Provided data:
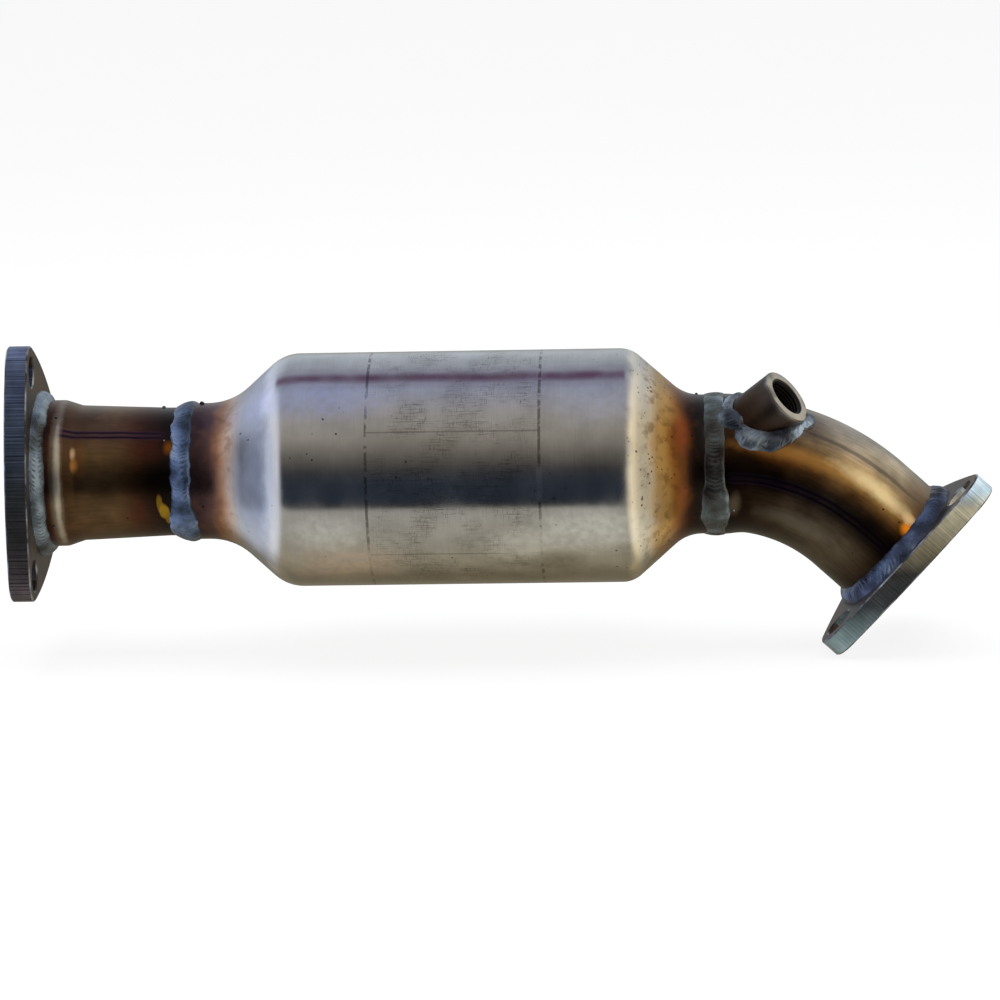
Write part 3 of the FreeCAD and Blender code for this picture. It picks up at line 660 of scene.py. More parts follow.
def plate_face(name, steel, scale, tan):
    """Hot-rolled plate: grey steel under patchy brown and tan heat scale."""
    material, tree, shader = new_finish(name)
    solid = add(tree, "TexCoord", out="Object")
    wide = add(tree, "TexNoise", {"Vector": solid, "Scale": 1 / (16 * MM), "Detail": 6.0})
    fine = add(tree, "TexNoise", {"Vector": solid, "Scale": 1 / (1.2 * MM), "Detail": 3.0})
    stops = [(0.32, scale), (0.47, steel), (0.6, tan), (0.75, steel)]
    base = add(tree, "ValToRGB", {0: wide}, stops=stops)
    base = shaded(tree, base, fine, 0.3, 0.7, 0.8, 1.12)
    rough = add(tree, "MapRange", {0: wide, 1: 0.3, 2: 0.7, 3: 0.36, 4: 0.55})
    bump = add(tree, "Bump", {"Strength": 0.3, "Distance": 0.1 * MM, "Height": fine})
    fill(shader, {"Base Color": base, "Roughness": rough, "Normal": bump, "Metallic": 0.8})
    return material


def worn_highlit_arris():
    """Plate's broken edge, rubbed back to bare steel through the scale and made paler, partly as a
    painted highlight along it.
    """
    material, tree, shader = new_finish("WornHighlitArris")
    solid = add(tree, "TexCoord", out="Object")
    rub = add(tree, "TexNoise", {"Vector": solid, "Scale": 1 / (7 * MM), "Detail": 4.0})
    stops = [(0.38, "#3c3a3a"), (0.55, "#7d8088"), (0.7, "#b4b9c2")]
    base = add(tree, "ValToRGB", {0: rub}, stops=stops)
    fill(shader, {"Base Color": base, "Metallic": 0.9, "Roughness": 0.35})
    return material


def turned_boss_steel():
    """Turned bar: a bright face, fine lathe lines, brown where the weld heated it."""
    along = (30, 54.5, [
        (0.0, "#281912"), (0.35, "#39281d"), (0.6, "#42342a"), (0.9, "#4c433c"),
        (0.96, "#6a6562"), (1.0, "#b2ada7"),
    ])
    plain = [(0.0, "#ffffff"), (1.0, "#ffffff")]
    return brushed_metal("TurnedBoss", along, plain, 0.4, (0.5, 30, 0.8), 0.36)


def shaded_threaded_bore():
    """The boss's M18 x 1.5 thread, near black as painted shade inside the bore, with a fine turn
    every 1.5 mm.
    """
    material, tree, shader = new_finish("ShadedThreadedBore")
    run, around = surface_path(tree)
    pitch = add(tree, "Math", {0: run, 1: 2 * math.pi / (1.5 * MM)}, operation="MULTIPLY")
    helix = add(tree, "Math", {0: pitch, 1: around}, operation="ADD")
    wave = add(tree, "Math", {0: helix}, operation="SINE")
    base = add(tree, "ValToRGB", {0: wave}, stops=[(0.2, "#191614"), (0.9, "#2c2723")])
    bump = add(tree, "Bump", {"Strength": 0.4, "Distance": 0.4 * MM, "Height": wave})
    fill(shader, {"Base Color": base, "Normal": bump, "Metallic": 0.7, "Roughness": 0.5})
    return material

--

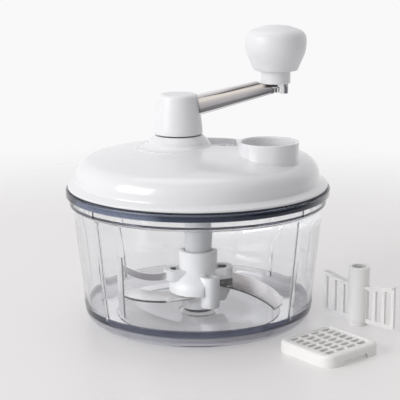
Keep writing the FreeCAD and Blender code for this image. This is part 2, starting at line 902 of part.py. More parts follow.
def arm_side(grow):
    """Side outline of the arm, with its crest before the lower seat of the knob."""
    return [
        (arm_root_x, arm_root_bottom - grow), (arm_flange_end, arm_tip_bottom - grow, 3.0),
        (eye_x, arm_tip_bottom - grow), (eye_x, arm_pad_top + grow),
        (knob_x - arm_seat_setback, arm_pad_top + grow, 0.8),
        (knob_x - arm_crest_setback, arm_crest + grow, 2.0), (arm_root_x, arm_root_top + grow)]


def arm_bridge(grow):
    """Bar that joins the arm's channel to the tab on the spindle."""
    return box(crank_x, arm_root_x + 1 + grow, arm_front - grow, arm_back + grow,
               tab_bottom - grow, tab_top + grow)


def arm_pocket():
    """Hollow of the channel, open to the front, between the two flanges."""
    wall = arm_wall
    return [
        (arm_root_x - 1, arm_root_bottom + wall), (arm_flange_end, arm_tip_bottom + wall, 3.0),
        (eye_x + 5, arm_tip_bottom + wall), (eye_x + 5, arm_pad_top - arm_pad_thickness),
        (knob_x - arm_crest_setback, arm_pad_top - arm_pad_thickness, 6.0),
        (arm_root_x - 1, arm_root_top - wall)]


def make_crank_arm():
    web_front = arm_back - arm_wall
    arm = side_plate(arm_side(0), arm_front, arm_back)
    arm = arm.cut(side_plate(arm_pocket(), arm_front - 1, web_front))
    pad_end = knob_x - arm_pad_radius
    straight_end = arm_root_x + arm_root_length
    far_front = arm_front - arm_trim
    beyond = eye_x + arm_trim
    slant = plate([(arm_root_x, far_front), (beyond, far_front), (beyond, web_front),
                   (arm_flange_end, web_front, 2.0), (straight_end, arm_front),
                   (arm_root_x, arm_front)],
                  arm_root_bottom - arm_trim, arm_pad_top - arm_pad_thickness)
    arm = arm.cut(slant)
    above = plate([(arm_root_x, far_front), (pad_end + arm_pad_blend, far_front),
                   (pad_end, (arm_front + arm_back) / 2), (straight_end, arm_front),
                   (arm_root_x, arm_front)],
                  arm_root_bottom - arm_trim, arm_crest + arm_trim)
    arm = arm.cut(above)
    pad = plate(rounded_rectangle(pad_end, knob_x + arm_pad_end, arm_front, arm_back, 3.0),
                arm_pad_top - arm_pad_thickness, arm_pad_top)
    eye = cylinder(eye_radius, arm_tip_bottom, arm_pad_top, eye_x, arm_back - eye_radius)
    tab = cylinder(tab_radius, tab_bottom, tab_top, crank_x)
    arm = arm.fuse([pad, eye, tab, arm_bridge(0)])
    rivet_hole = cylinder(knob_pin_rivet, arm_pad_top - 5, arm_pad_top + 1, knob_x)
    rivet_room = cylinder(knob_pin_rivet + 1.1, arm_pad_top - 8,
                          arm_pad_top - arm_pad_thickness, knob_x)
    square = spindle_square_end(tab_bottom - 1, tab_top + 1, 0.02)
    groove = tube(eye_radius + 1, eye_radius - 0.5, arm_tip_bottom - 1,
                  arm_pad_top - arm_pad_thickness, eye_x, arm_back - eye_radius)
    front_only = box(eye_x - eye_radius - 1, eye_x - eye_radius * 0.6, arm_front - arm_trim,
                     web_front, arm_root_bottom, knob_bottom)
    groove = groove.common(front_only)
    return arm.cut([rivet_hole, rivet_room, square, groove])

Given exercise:
Above are records; repeat only the lines starting at the line with "Keep writing the" and ending at the line with "(knob_x - arm_crest_setback, arm_crest", exactly as they appear, both included.

Solution:
Keep writing the FreeCAD and Blender code for this image. This is part 2, starting at line 902 of part.py. More parts follow.
def arm_side(grow):
    """Side outline of the arm, with its crest before the lower seat of the knob."""
    return [
        (arm_root_x, arm_root_bottom - grow), (arm_flange_end, arm_tip_bottom - grow, 3.0),
        (eye_x, arm_tip_bottom - grow), (eye_x, arm_pad_top + grow),
        (knob_x - arm_seat_setback, arm_pad_top + grow, 0.8),
        (knob_x - arm_crest_setback, arm_crest + grow, 2.0), (arm_root_x, arm_root_top + grow)]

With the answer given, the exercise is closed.